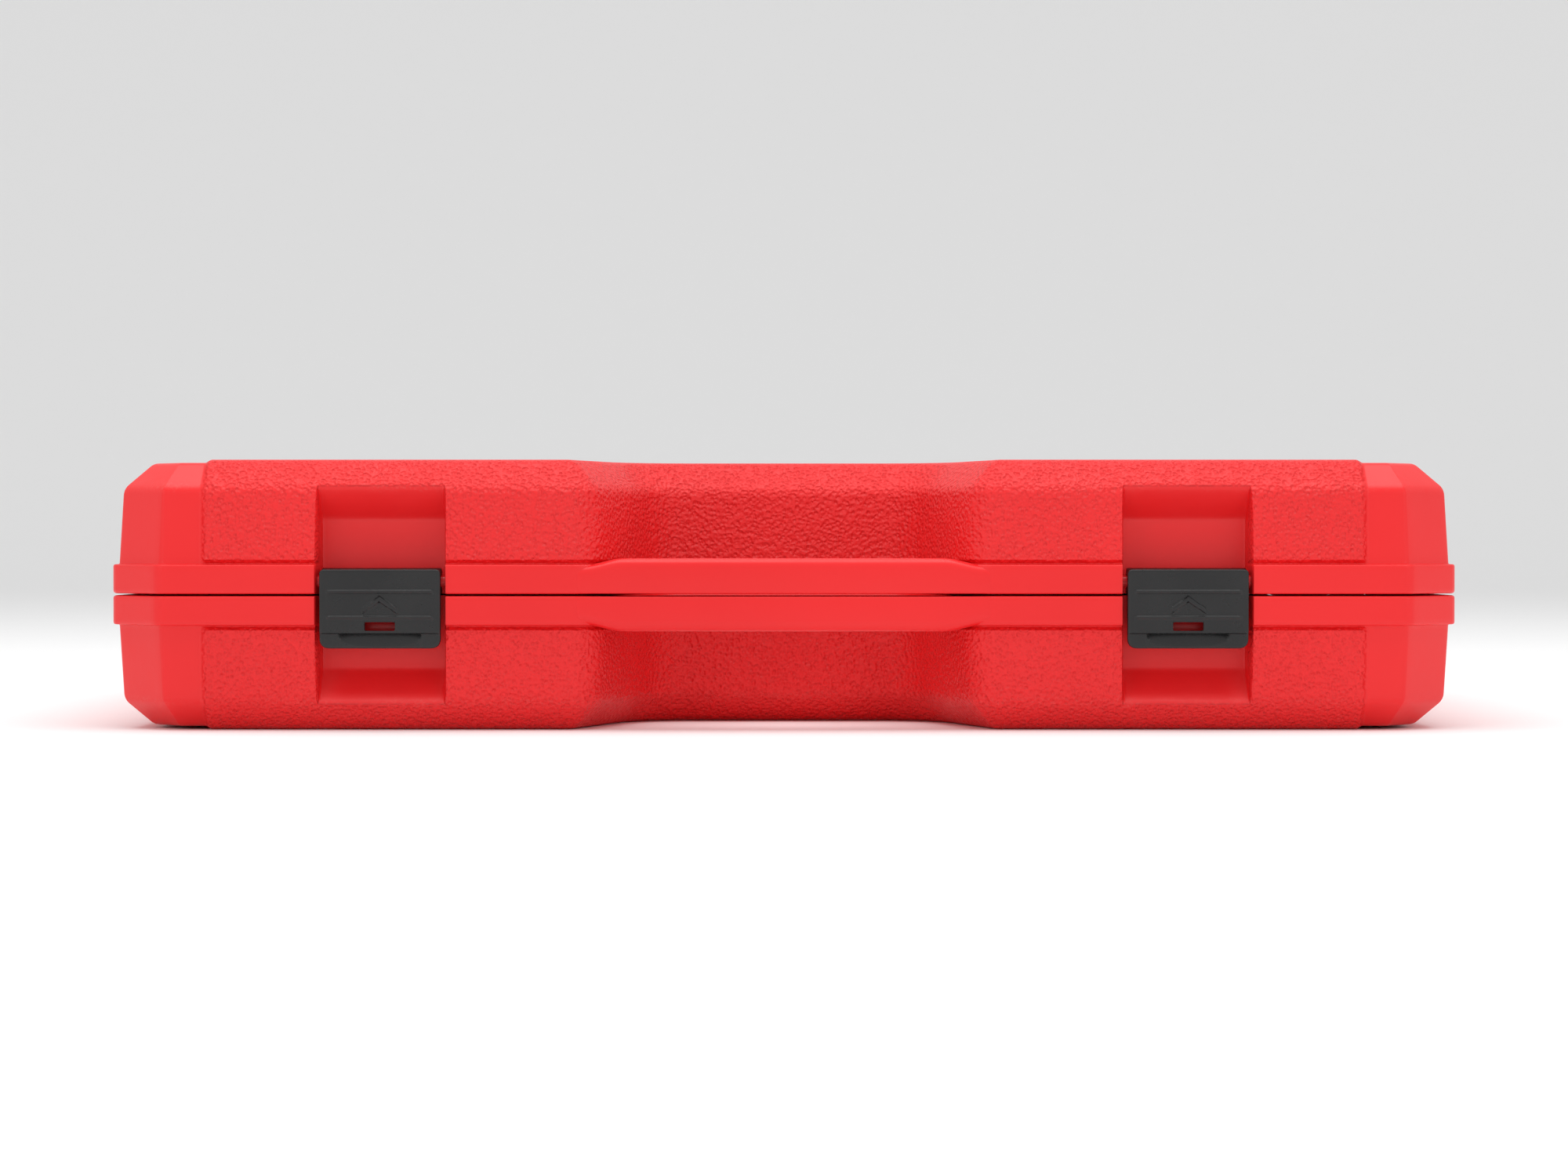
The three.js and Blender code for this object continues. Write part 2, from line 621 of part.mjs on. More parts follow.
// The ratchet's pocket: its head with the drive square below it, and its handle.
function ratchetPocket(grow) {
  const margin = POCKET_GAP + grow;
  const [x, y] = [RATCHET_X, RATCHET_Y];
  const floor = RATCHET_HEAD_TOP - RATCHET_HEAD_THICKNESS - margin;
  const head = rod(RATCHET_HEAD_RADIUS + margin, 1 - floor, "z", [x, y, floor], HEAD_SIDES);
  const neckX = x + RATCHET_PAWL_X;
  const neck = rod(RATCHET_NECK_RADIUS + margin, 1 - floor, "z", [neckX, y, floor], HEAD_SIDES);
  const deep = floor - DRIVE_LENGTH;
  const square = rod(GEAR_COLLAR_RADIUS + margin, DRIVE_LENGTH + 1, "z", [x, y, deep]);
  const handle = { axis: "x", x, y, sections: [[0, RATCHET_LENGTH, GRIP_RADIUS]] };
  return [head, neck, square, ...trough(handle, grow)];
}

function trayPockets(grow) {
  return [...LYING_TOOLS.flatMap((tool) => trough(tool, grow)), ...ratchetPocket(grow)];
}

function breather(side) {
  const depth = 3 * SKIN;
  const [x, y] = [BAND_PITCH, BACK_Y - RIM_WIDTH / 2];
  return rod(BREATHER_RADIUS, depth, "z", [x, y, side > 0 ? 0 : -depth], SMALL_SIDES);
}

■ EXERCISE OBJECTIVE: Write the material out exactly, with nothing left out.

■ SOLUTION TO THE EXERCISE:
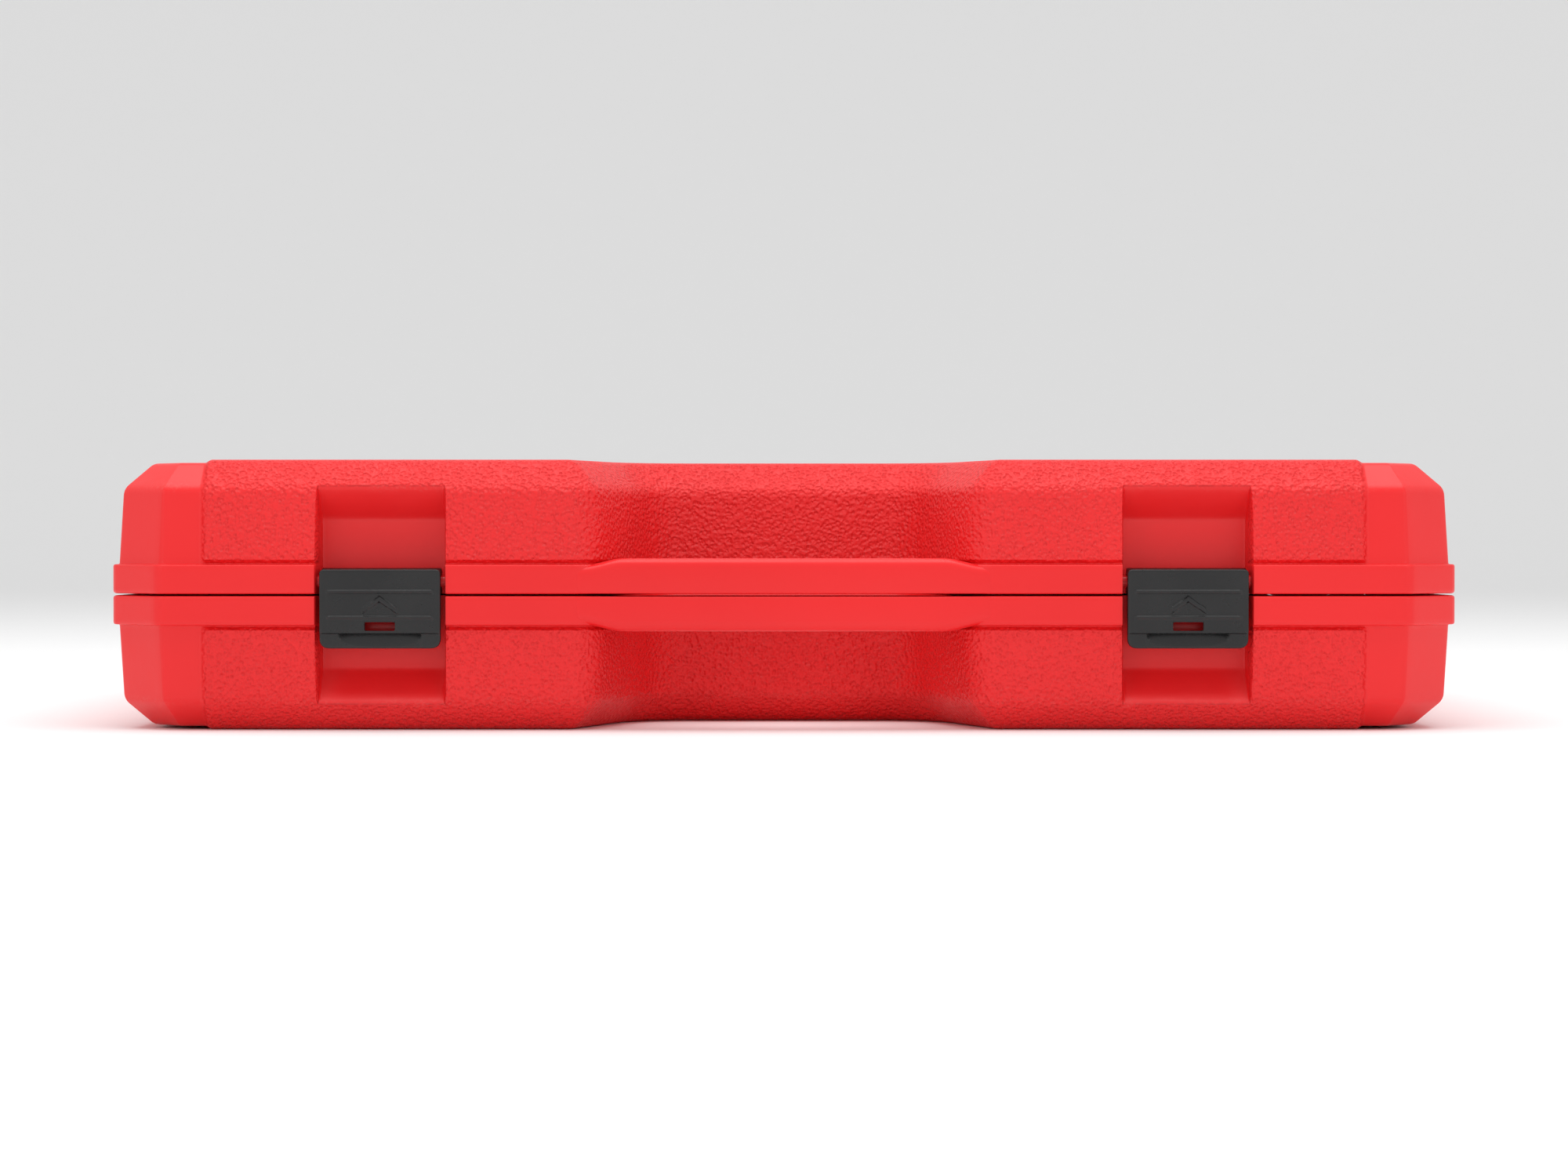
The three.js and Blender code for this object continues. Write part 2, from line 621 of part.mjs on. More parts follow.
// The ratchet's pocket: its head with the drive square below it, and its handle.
function ratchetPocket(grow) {
  const margin = POCKET_GAP + grow;
  const [x, y] = [RATCHET_X, RATCHET_Y];
  const floor = RATCHET_HEAD_TOP - RATCHET_HEAD_THICKNESS - margin;
  const head = rod(RATCHET_HEAD_RADIUS + margin, 1 - floor, "z", [x, y, floor], HEAD_SIDES);
  const neckX = x + RATCHET_PAWL_X;
  const neck = rod(RATCHET_NECK_RADIUS + margin, 1 - floor, "z", [neckX, y, floor], HEAD_SIDES);
  const deep = floor - DRIVE_LENGTH;
  const square = rod(GEAR_COLLAR_RADIUS + margin, DRIVE_LENGTH + 1, "z", [x, y, deep]);
  const handle = { axis: "x", x, y, sections: [[0, RATCHET_LENGTH, GRIP_RADIUS]] };
  return [head, neck, square, ...trough(handle, grow)];
}

function trayPockets(grow) {
  return [...LYING_TOOLS.flatMap((tool) => trough(tool, grow)), ...ratchetPocket(grow)];
}

function breather(side) {
  const depth = 3 * SKIN;
  const [x, y] = [BAND_PITCH, BACK_Y - RIM_WIDTH / 2];
  return rod(BREATHER_RADIUS, depth, "z", [x, y, side > 0 ? 0 : -depth], SMALL_SIDES);
}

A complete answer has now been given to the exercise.